Barbie this, Oppenheimer that, the Barbenheimer double feature wasn't the only title worth watching to arrive in theaters last week. Indeed, one of 2022's most controversial titles finally enjoyed its American release well over a year after it competed at the Berlinale and incurred the wrath of the Chinese government. Ruijun Li's Return to Dust deserves the attention of every cinephile, both because one shouldn't bow to the pressures of censorship but also because it's a remarkable bit of social realist filmmaking. Its ability to touch on hard truths made it an unlikely box office success before all that attention ruffled some feathers…

Director Ruijun Li's sixth feature returns to his rural hometown of Gaotai, in the Gansu province, where most of his works have been set. The scenery could inspire notions of pastoral idealism if not for the harsh lens with which the film considers its spaces, social and geographic, rendering them in a register between sorrowful poem and documentary-lite exposé. There's no dreamed-up wonder in these images, only an honest narrativization of real life. And yet, one could describe Return to Dust as a love story. An anti-romantic take on the genre, it's nevertheless indebted to the observation of two souls coming together.

They are Ma Youtie and Ca Guiying, two social pariahs whose families arrange matrimony not as a happy union but a deliberate attempt to unburden themselves of responsibility. Played by actress Hai-Qing, Guiying is a particularly unwanted presence, having aged beyond when most local women would marry. However, hers is not simply a matter of lost feminine youth within patriarchy, for she's also plagued by infertility and incontinence, perhaps even undiagnosed mental illness. Marrying her out of the family home is a cruel convenience, and there seems to be little affection between her and Youtie, only resigned pragmatism.

Still, from their cold bond, warmth will emerge, down-to-earth conclusions happening internally while the camera captures melting barriers, the gradual growth of companionship from the harsh terrain of shared lives. Tenderness is a flower that blooms with subtle brightness, expressed in casual gestures and unsolicited kindness – a sentimental odyssey of the domestic stage. Such matters are replicated in spatial rhyme as the couple moves from home to home within their desert realm, selling their houses to be demolished as part of a governmental program. In this, Return to Dust finds its structure, following the leads along their journey for a year, 2011.

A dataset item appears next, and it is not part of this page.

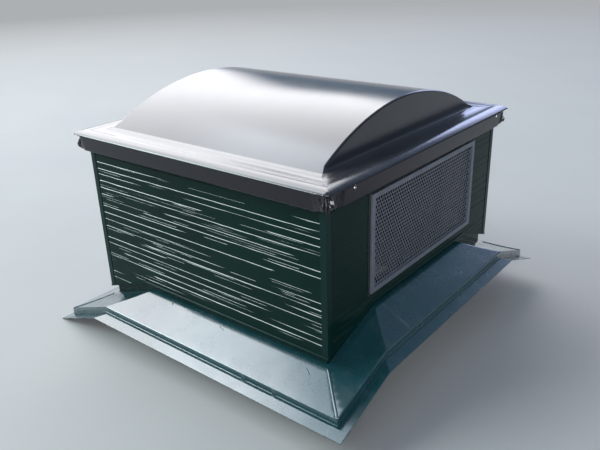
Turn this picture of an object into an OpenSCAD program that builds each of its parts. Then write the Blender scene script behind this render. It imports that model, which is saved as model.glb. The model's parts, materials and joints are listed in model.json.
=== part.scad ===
// Roof cupola: a ventilated skylight turret on the peak of a low hip roof.
// A timber curb is clad in ribbed board, closed by a moulded vault dome, vented
// through two perforated panels, and weathered to the roof by folded flashings.
// Units are millimetres. X runs along the front wall, Y runs back, Z is up.
// Z = 0 is the lowest edge of the flashing, where the curb walls end too.

/* [Body] */
// Width of the clad walls along X
body_w = 910; // [700:10:1300]
// Depth of the clad walls along Y
body_d = 930; // [740:10:1340]
// Height of the curb above the flashing at the front wall
curb_rise = 503; // [400:1:700]

/* [Roof] */
// Pitch of all four roof planes, rise over run
roof_pitch = 0.36; // [0.2:0.01:0.5]
// Distance of the roof peak to the right of the cupola's centre
peak_right = 208; // [0:1:230]
// Distance of the roof peak behind the cupola's centre
peak_back = 15; // [-60:1:60]
// Half the length of the short ridge at the peak, along Y
ridge_half = 16; // [0:1:60]

/* [Cladding] */
// Thickness of the ribbed siding board
siding_t = 14; // [10:1:20]
// Thickness of the plywood sheathing behind it
sheathing_t = 12; // [9:1:18]
// Leg of the corner trims
trim_leg = 18; // [12:1:40]
// Thickness of the corner trims
trim_t = 1.5; // [1:0.5:3]
// Gap between the siding's lower edge and the flashing
siding_gap = 42; // [15:1:60]
// Average height of the courses embossed in the siding
course_h = 22; // [14:1:40]
// Depth of the grooves between the courses
groove_d = 4; // [1:0.5:6]
// How far the drip moulding under the siding stands out from the walls
drip_out = 3; // [2:0.5:6]

/* [Framing] */
// Side of the square corner posts
post = 60; // [45:5:90]
// Height of the top plates and sills
plate_h = 45; // [35:5:60]

/* [Dome] */
// Wall thickness of the moulded dome
dome_t = 4; // [3:0.5:6]
// Overhang of the dome's rim past the walls
rim_over = 36; // [30:1:60]
// Drop of the skirt's lower edge below the top of the curb
skirt_drop = 52; // [35:1:80]
// How far the skirt tapers in from the rim to its lower edge
skirt_taper = 10; // [4:1:16]
// Corner radius of the rim in plan
rim_r = 18; // [16:1:24]
// Radius of the rolled edge between the flange and the skirt
roll_r = 12; // [8:1:14]
// Width of the flange between the vault and the rim's outer edge
flange_w = 93; // [80:1:120]
// Height of the vault's foot and of the rim's crest above the flange's dish
dish_rise = 4; // [1:0.5:8]
// Rise of the vault above its foot
vault_rise = 114; // [80:1:160]
// Lean of the vault's end faces, in degrees from upright
gable_lean = 2.6; // [0:0.2:8]
// Radius of the shoulders between the vault and its end faces
shoulder_r = 5; // [1:0.5:8]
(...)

Everything is cyclical, from the domestic transitions to the agricultural labor that takes bodies to their limit, blood transfusions to a powerful local businessman, thus portrayed as a vampiric entity purloining the poor man's veins in search of ill-gotten sustenance. Gestures repeat as do movements, but another parallel growth offers counterpoint. It's a house rising from nothing, an abode built by the couple as they cycle through their temporary habitations, a dream of the future manifest in brick and clay. It's a spark of hope that can blind those who look directly at it, a burning promise that keeps Return to Dust from unbearable misery.

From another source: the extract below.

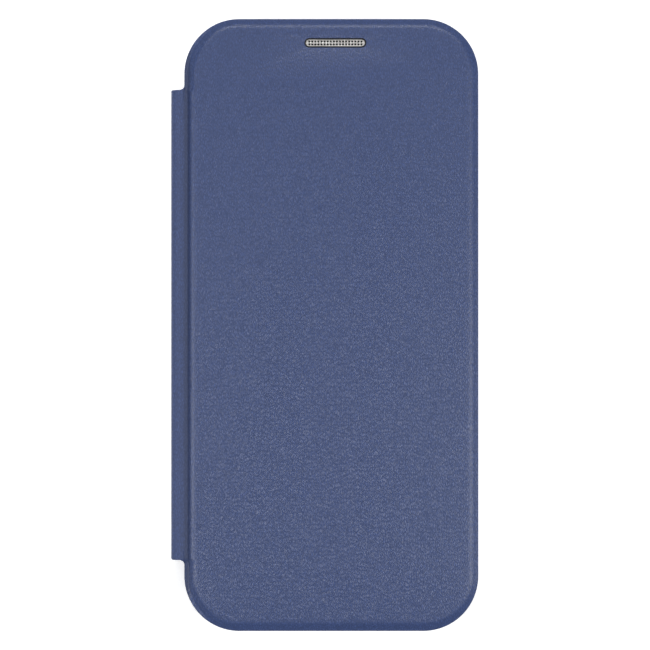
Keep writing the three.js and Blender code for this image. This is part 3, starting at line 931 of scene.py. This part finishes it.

Weihua Wang's cinematography also does much to contradict notions of poverty porn, always eager to find painterly qualities in its squalid milieu, to hone on a strong color until it glows on screen. Gold and red above all, but also a hint of blue in shadows, a pearl glisten on perspiring skin, a green brushstroke to make us feel the bounty of farmed earth. The very solidity of their union is a scarlet line, a paper token whose presence turns a house into a home. Barren lives need not be ugly, and such depictions are not necessarily tied to ideas of gross anesthetization. Instead, they are mercies not unlike the tender touch between husband and wife, a comforting compassion that doesn't deny the exercise's frankness nor its rigor.

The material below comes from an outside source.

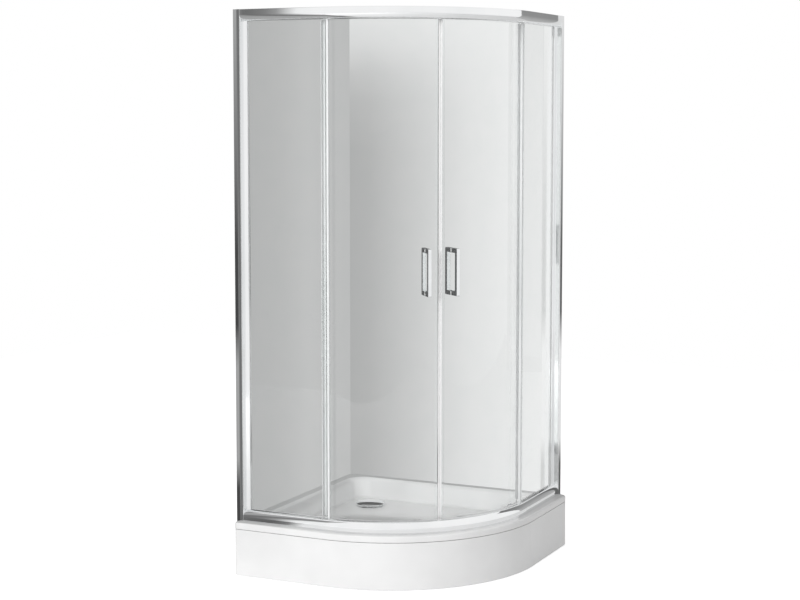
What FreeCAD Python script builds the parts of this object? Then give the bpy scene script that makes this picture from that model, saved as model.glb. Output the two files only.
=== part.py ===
import FreeCAD, Part

# Quadrant shower enclosure on a raised tray: two fixed glass panels and two curved doors that
# roll between a top and a bottom rail. Millimetres, +Z up. The origin is on the floor at the
# middle of the tray. One wall stands at X = -tray_side / 2, the other at Y = tray_side / 2, and
# the curved front faces the corner between -Y and +X.
# The left-hand pieces are drawn, and the right-hand ones mirror them across the plane through
# the wall corner and the meeting line of the doors.

import math
import os
from types import SimpleNamespace

os.makedirs("parts", exist_ok=True)
doc = FreeCAD.newDocument("quadrant_shower_enclosure")

SIZES = {
    # tray
    "tray_side": 900,
    "tray_radius": 550,
    "tray_height": 187,
    "tray_end_radius": 18,
    "rim_lip": 22,
    "rim_edge_radius": 5,
    "shell_wall": 5,
    "rim_front": 88,
    "rim_wall": 40,
    "bowl_depth": 75,
    "bowl_draft": 25,
    "bowl_corner": 70,
    # apron under the rim
    "apron_wall": 4,
    "apron_seam": 2,
    "apron_floor_gap": 1.5,
    "apron_flange": 14,
    "apron_flange_wall": 2,
    "clip_width": 30,
    "clip_depth": 6,
    "clip_height": 16,
    # board, bars and feet under the bowl
    "board_wall": 14,
    "board_rim_wall": 90,
    "board_rim_front": 140,
    "board_corner": 30,
    "bar_width": 30,
    "bar_height": 20,
    "bar_wall": 2,
    "foot_inset": 25,
    "stud_radius": 5,
    "stud_clearance": 0.2,
    "stud_top_gap": 4,
    "pad_radius": 22,
    "pad_height": 18,
    "pad_seat": 8,
    "nut_height": 8,
    "nut_radius": 9,
    # waste
    "drain_offset": 170,
    "drain_hole": 45,
    "cup_radius": 43,
    "cup_wall": 2.5,
    "cup_drop": 92,
    "cup_flange": 58,
    "cup_flange_wall": 6,
    "board_hole": 62,
    "seal_wall": 2.5,
    "spigot_radius": 25,
    "spigot_length": 50,
    "spigot_root": 8,
    "spigot_rise": 28,
    "ring_radius": 55,
    "ring_wall": 2,
    "neck_wall": 2.7,
    "neck_drop": 20,
    "cover_radius": 56,
    "cover_wall": 2,
    "cover_rise": 5,
    "cover_crown": 7,
    "cover_gap": 0.3,
    "cover_stem": 8,
    "spacer_radius": 3,
    "spacer_circle": 47,
    # frame
    "frame_inset": 24,
    "enclosure_top": 1950,
    "post_width": 26,
    "post_depth": 34,
    "post_wall": 2,
    "post_bulge": 1,
    "post_hole": 3.5,
    "post_hole_outer": 1500,
    "post_hole_inner": 500,
    "insert_gap": 0.4,
    "insert_back": 12,
    "insert_wall": 1.5,
    "insert_nose": 42,
    "insert_lip": 3.5,
    "slot_back": 4,
    # rails
    "rail_height": 40,
    "rail_depth": 58,
    "rail_flat": 16,
    "rail_curve": 26,
    "rail_wall": 2,
    "rail_edge": 1.2,
    "pocket_wall": 1.5,
    "pocket_depth": 14,
    "track_depth": 15,
    "rail_hem": 6,
    "end_block_length": 30,
    "stop_far": 123.3,
    "stop_length": 16,
    # glass
    "glass_wall": 6,
    "fixed_glass_depth": 27,
    "fixed_glass_setback": 3,
    "glazing_gap": 1.5,
    "glazing_rest": 2,
    "edge_strip_width": 7,
    "edge_strip_nose": 3,
    "edge_strip_wall": 1.2,
    "door_glass_depth": 50,
    "door_tail": 30,
    "door_edge_gap": 10,
    "meeting_half": 6.5,
    "meeting_gap": 0.15,
    "meeting_leg": 9.5,
    "seal_leg_wall": 1.4,
    "seal_curve_gap": 0.35,
    "rear_fin": 14,
    "rear_fin_wall": 1.5,
    "rear_leg": 8,
    "fin_gap": 1.5,
    # rollers
    "front_roller": 80,
    "rear_roller": 40,
    "roller_drop": 14,
    "roller_radius": 9.5,
    "roller_gap": 0.3,
    "roller_width": 7,
    "roller_dish": 1.75,
    "roller_stand_off": 19,
    "roller_bore_gap": 0.05,
    "axle_radius": 3,
    "axle_cap": 5,
    "axle_cap_wall": 1.2,
    "plate_wall": 3,
    "plate_half_width": 16,
    "plate_top": 6,
    "plate_bottom": 24,
    "boss_radius": 5.5,
    "clamp_drop": 15,
    "clamp_radius": 2.5,
    "clamp_head": 5,
    "clamp_head_wall": 2.2,
    "clamp_disc": 9,
    "clamp_disc_wall": 2,
    "clamp_clearance": 0.05,
    "glass_hole": 5,
    # handles
    "handle_height": 161,
    "handle_middle": 1067,
    "handle_reach": 42,
    "handle_edge": 47,
    "handle_width": 12,
    "handle_bar": 16,
    "handle_corner": 5,
    "handle_edge_radius": 1.5,
    "handle_washer": 1,
    "handle_washer_radius": 7,
    "handle_stud": 3,
    "handle_stud_depth": 10,
    "handle_hole": 4.2,
    "curve_gap": 0.1,
    # screws between wall profile and insert
    "screw_spacing": 640,
    "screw_radius": 2,
    "screw_clearance": 0.2,
    "screw_length": 12,
    "screw_head": 3.8,
    "screw_head_wall": 2.2,
    "cap_radius": 5.5,
    "cap_wall": 1,
}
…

Moreover, between Hai-Qing and Renlin Wu, Guiying and Youtie emerge as fully realized characters whose integrity shall not lapse into that old archetype of the noble peasant. There's no moral value in suffering, no greatness in allowing an unjust system armed with societal indifference to squash you down. The unwillingness to follow the economic exodus from the country to the city is another show of defiance against industrial directives. And so apolitical readings break apart, give way to a film of galvanizing power – more Renoir than Murnau, somewhat reminiscent of Lou Ye's To Live and no less harrowing.

Perhaps that's why Chinese audiences flocked to it, making Return to Dust the most successful picture in national cinemas across the summer of 2022. However, popularity inspired scrutiny from those who might feel threatened by such cinematic honesty, resulting in calls for an alternative ending. After that came the prohibition of the film's discussion on social media, its pull from cinemas, and, finally, its removal from streaming services. Dissident voices like Ai Wei Wei reflected on the matter, concluding the decision was unsurprising, though the success of such a humble art-house project must hold its modicum of shock. 

American audiences now have an opportunity to support this gem and appreciate subtle points that shouldn't feel radical though they were treated as dangerous. It's a work of severe social drama given a kiss of humanism, a breath of poetry that deserves the standing ovations some have tried to deny. To reiterate the point: Watch Return to Dust not only because it's a great film but because one must go against censorship.